Томас сидел в большом кресле. Его короткие ноги едва дотягивались до пола, и он подогнул их под себя, как ребенок. Это придавало ему беззащитный вид, который подчеркивали бледное лицо, растрепанные светлые волосы и мешки под глазами.
— Мне нечего вам сообщить. Я вышел повидать пациента, но не мог найти адрес, проездил в тумане около двух часов и вернулся домой, застав этого типа лежащим мертвым в холле. Вот и все, что я знаю.
— Вы так и не видели пациента? — спросил Кокрилл.
— Говорю вам, я не смог найти адрес. Я не так хорошо знаю этот район — он за пределами моей обычной территории, — а в тумане не у кого было спросить дорогу. Возможно, адрес был неправильный, так как, когда я наконец добрался туда, дом оказался запертым и в нем никого не было. Он стоял в маленьком переулке, вроде бывшего извозчичьего двора, под названием Хэрроу-Гарденс — слишком маленьком, чтобы фигурировать в справочнике.
— Но, Томас, неужели это заняло у вас два часа?
— Вы не знаете, Кокки, какой был туман. Тедварду понадобилось двадцать минут, чтобы доехать сюда от своего дома, хотя он находится совсем рядом и Тедвард знает дорогу. Когда я обнаружил тот дом пустым, то подумал, что ошибся, и поездил еще немного. Я нашел Хэрроу-плейс, Хэрроу-стрит и еще несколько улиц с похожим названием, но ни на одной из них не было дома с таким номером, поэтому я бросил поиски и вернулся.
— А вам не пришло в голову позвонить домой?
— Я позвонил, но позже, когда связи уже не было. К тому же это ничего бы не дало — я думал, что сообщение от пациента приняла Мелисса, а она еще не вернулась, так что они ничего не могли мне сообщить. Какое-то время я продолжал поиски.
— Случай был серьезный, если вы так беспокоились?
— Для меня важны все пациенты.
— Не сердись, Томас! — взмолилась Матильда. — Он так же вел себя с мистером Чарлзуэртом, Кокки, когда тому его история показалась сомнительной. Конечно случай был серьезный — маленький ребенок, который мог умереть. Верно, Томас?
— Это были личные пациенты или из вашего участка?
— Откуда я знаю? — сказал Томас. — У меня нет даже их фамилии. Но вряд ли в таком районе могут быть платные пациенты.
— А это ваш участок?
— У меня нет участка! — рявкнул Томас. — Я позволяю моим пациентам жить, где им нравится.
— Я просто задаю вам те вопросы, которые будет задавать полиция. У вас был адрес больного ребенка. Вы выехали в почти непроницаемом тумане и потратили два часа на поиски. Не могли они за это время отправить ребенка в больницу?

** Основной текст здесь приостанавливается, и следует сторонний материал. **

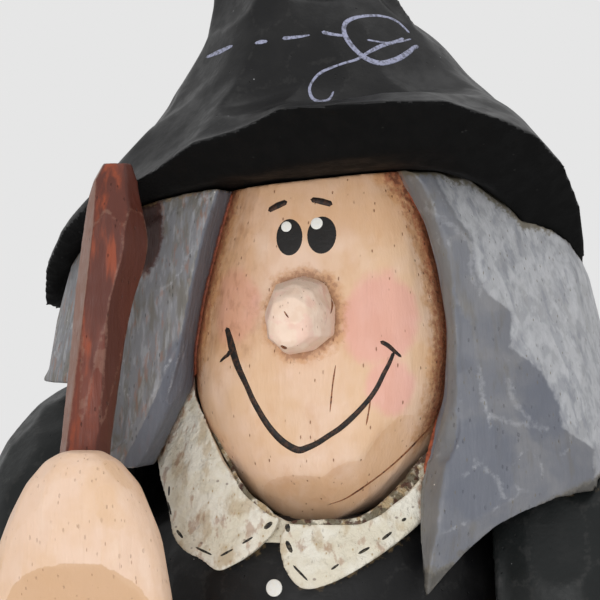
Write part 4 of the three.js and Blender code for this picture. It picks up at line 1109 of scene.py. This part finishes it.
NOSE_SKIN = 0.26
NOSE_CRACKS = [
    (
        [(1.2, 203.5), (2.8, 203.2), (4.3, 202.3), (5.1, 200.8), (5.2, 199.1), (4.9, 197.9)],
        [0.12, 0.25, 0.3, 0.4, 0.35, 0.15],
    ),
    ([(-2.5, 193.4), (-2.0, 193.1), (-1.5, 193.0)], [0.3, 0.5, 0.3]),
    ([(-2.0, 198.4), (-1.6, 197.8), (-1.3, 197.4)], [0.15, 0.25, 0.15]),
]


class WITCH_OT_hair(bpy.types.Operator):
    """Carves the two locks and the hair at the back"""

    bl_idname = "witch.hair"
    bl_label = "Hair"

    def execute(self, context):
        s = sizes()
        for node, coarse, dry_brush_and_highlight, seed in LOCKS:
            lock = Blank(node, s.hair_skin * coarse, even=10, rub=26)
            lock.keep_seam(1.4, "head", "hat")
            for flat in HAIR_FLATS.get(node, ()):
                lock.pare(*flat)
            if node == "hair_right":
                lock.bevel(STRIP_EDGE, side=-1, fall=0.9)
            lock.whittle(s.hair_flat, depth=0.35, scoop=0.06, tilt=0.05, seed=seed)
            lock.finish(2, 2.4, "dress", "collar_left", "collar_right", "sleeve_right")
            lock.near_pieces("crust", 2.0, "hat")
            self.mark(lock, dry_brush_and_highlight)
            lock.near_pieces("seam", 1.6, "head")
            coat = paint("Rough hair paint" if node == "hair_left" else "Hair paint")
            lock.mount(node + "_carved", "hair_paint", coat)
            CARVED[node] = lock.tree()
        self.run_glaze()
        return {"FINISHED"}

    @staticmethod
    def mark(lock, dry_brush_and_highlight):
        """Notes where the darker, cooler and lighter paints go: painted shadow with stain beside the
        stick, and light paint that is dry brush and painted highlight.
        """
        face = lock.facing(6)
        x, y, z = lock.points.T
        marks = lock.marks
        strip = marks.pop("bevel") if "bevel" in marks else eased(face[:, 0], 0.3, 0.5)
        marks["inner"] = lock.spread(strip, 2)
        # Beside the stick, under the brim, paint darkens the hair: stain and painted shadow
        marks["stick"] = oval_mark(x, z, *STICK_STAIN_AND_SHADOW) * (face[:, 1] < -0.3)
        cool = [oval_mark(x, z, *area) for area in COOL_AREAS.get(lock.node, ())]
        marks["cool"] = np.maximum.reduce([0 * x, *cool])
        # Faces that look up get the light paint: dry brush and painted highlight
        top = eased(face[:, 2] + 0.6 * np.abs(face[:, 0]), 0.35, 0.8)
        marks["dry_brush_and_highlight"] = dry_brush_and_highlight * top * (1 - 0.7 * marks["cool"])
        if lock.node == "hair_right":
            # The right lock's outer side, right of a given edge, gets the light paint: dry brush and
            # painted highlight
            across = x + SLANT * (y - BRUSH_DEPTH)
            marks["dry_brush_and_highlight"] = eased(across - np.interp(z, *LIGHT_EDGE), -0.6, 1.4)
            lock.near_courses("rubbed", 1.1, LOCK_RUBS)
            marks["hem"] = lock.near_arris(3.2) * (1 - eased(z - 0.55 * (x - 22), 160, 163))

    @staticmethod
    def run_glaze():
        """The antiquing that has run into the joints between face and locks."""
        joints = bmesh.new()
        chance = np.random.default_rng(44)
        for node, side, low in (("hair_left", -1, 188), ("hair_right", 1, 174)):
            starts = [(FACE_MIDDLE, z) for z in np.arange(low, FACE_TOP, 0.5)]
            course = joint_course(CARVED["head"], CARVED[node], starts, (0.15 * side, 0))
            run_bead(joints, course, chance.uniform(0.3, 0.5, len(course)))
        hang_paint(joints, "joint_glaze", "face_paint", paint("Joint glaze"))


# Each lock, how coarse its skin is, how much light paint, dry brush and painted highlight, goes on its
# upper faces, and its seed
LOCKS = [("hair_left", 1.0, 0.6, 41), ("hair_right", 1.0, 1.0, 42), ("hair_back", 1.25, 0.6, 43)]
FACE_MIDDLE, FACE_TOP = 3.3, 217
# Where stain and painted shadow darken the hair beside the stick
STICK_STAIN_AND_SHADOW = (-23.4, 210.5, 3.4, 7.5, 1.0)
# Heights up the right lock, and how far across its light paint, dry brush and painted highlight, begins
# there
LIGHT_EDGE = (
    [177.5, 180.9, 184.2, 189.2, 193.0, 198.1, 201.0, 204.5, 209.0, 213.9, 219.0],
    [45.0, 39.8, 39.4, 36.7, 31.8, 32.2, 28.2, 26.5, 26.2, 22.8, 20.5],
)
LOCK_RUBS = [
    [(19.6, 213.8), (25.8, 208.9), (26.2, 204.5), (27.8, 201.0)],
    [(27.4, 190.1), (27.7, 186.7), (28.6, 183.3), (32.0, 181.9), (35.5, 181.4), (37.6, 180.8)],
    [(32.0, 188.1), (32.3, 185.6), (34.0, 183.3), (36.1, 181.4)],
    [(26.6, 176.4), (28.5, 174.9), (30.0, 173.5), (30.9, 171.0)],
]
COOL_AREAS = {
    "hair_left": [(-17.0, 187.0, 4.0, 9.0, 1.0)],
    "hair_right": [(28.0, 175.0, 7.0, 10.0, 1.0), (38.0, 184.0, 6.0, 7.0, 0.8)],
}
# Each flat: a spot on it, the way it faces, its depth and its reach
HAIR_FLATS = {
    "hair_left": [((-23.2, -25.9, 181.9), (0.50, -0.83, -0.23), 0.0, 14)],
    "hair_right": [
        ((24.0, -21.5, 212.0), (0.62, -0.68, 0.39), 0.0, 16),
        ((29.2, -21.3, 200.0), (0.70, -0.66, 0.27), -0.4, 16),
        ((31.2, -24.8, 170.5), (0.46, -0.84, -0.20), 0.3),
    ],
}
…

— Возможно, они так и сделали, раз дом был пуст. Но я не мог на это рассчитывать. Если пациенты вызывают по телефону врача, они, как правило, терпеливо ждут, не сомневаясь, что рано или поздно он придет. К тому же они вряд ли рискнули бы везти больного ребенка в таком тумане. И вообще, что плохого в том, что врач поехал к пациенту? Ради бога...
— Придержите коней, сынок. Никто вас ни в чем не обвиняет.
— Как бы не так, — усмехнулся Томас. — Слышали бы вы их вопросы. Где я нашел сообщение? На каминной полке возле телефона в этой комнате — на клочке бумаги. Где оно теперь? Я разорвал его и бросил в огонь, переписав адрес в мою книжечку. Не было ли это глупым поступком? Возможно, было, если я переписал адрес неправильно, но, к сожалению, я это сделал. А почему к сожалению? Потому что, мой дорогой инспектор, теперь я не могу продемонстрировать этот клочок бумаги и доказать, что он существовал. И никто в доме его не видел. Никто не принимал сообщение и не записывал его. Ни Матильда, ни Роузи, ни бабушка. Мелисса тоже говорит, что не делала этого, а больше в доме никого нет.
— Хм? — произнес Кокрилл. — Звучит скверно.
— Для инспектора Чарлзуэрта это звучит достаточно хорошо, — сказал Томас. — Он уверен, что я помахал перед носом у Матильды пустой бумажкой, сказал ей, что должен ехать к больному, ушел, не повидав Верне, очевидно с целью избежать обвинения, что я убил его, так как мне не понравилось его лицо, болтался в тумане, пока не увидел свет наверху и не понял, что Матильда оставила гостя одного, пробрался в холл, достал из ящика мастоидный молоток, выманил Верне из гостиной и огрел его молотком по башке. А потом, не будучи достаточно опытным врачом, чтобы определить, жив человек или мертв, я снова вышел в туман, оставив жертву сообщать по телефону, что он умирает. — Томас посмотрел Кокриллу в глаза. — А самое скверное, что как бы глупо это ни выглядело, опровергнуть это невозможно. Чарлзуэрт не такой дурак, каким кажется.
— Что здесь происходит? — поинтересоваался инспектор Чарлзуэрт, входя в дверь.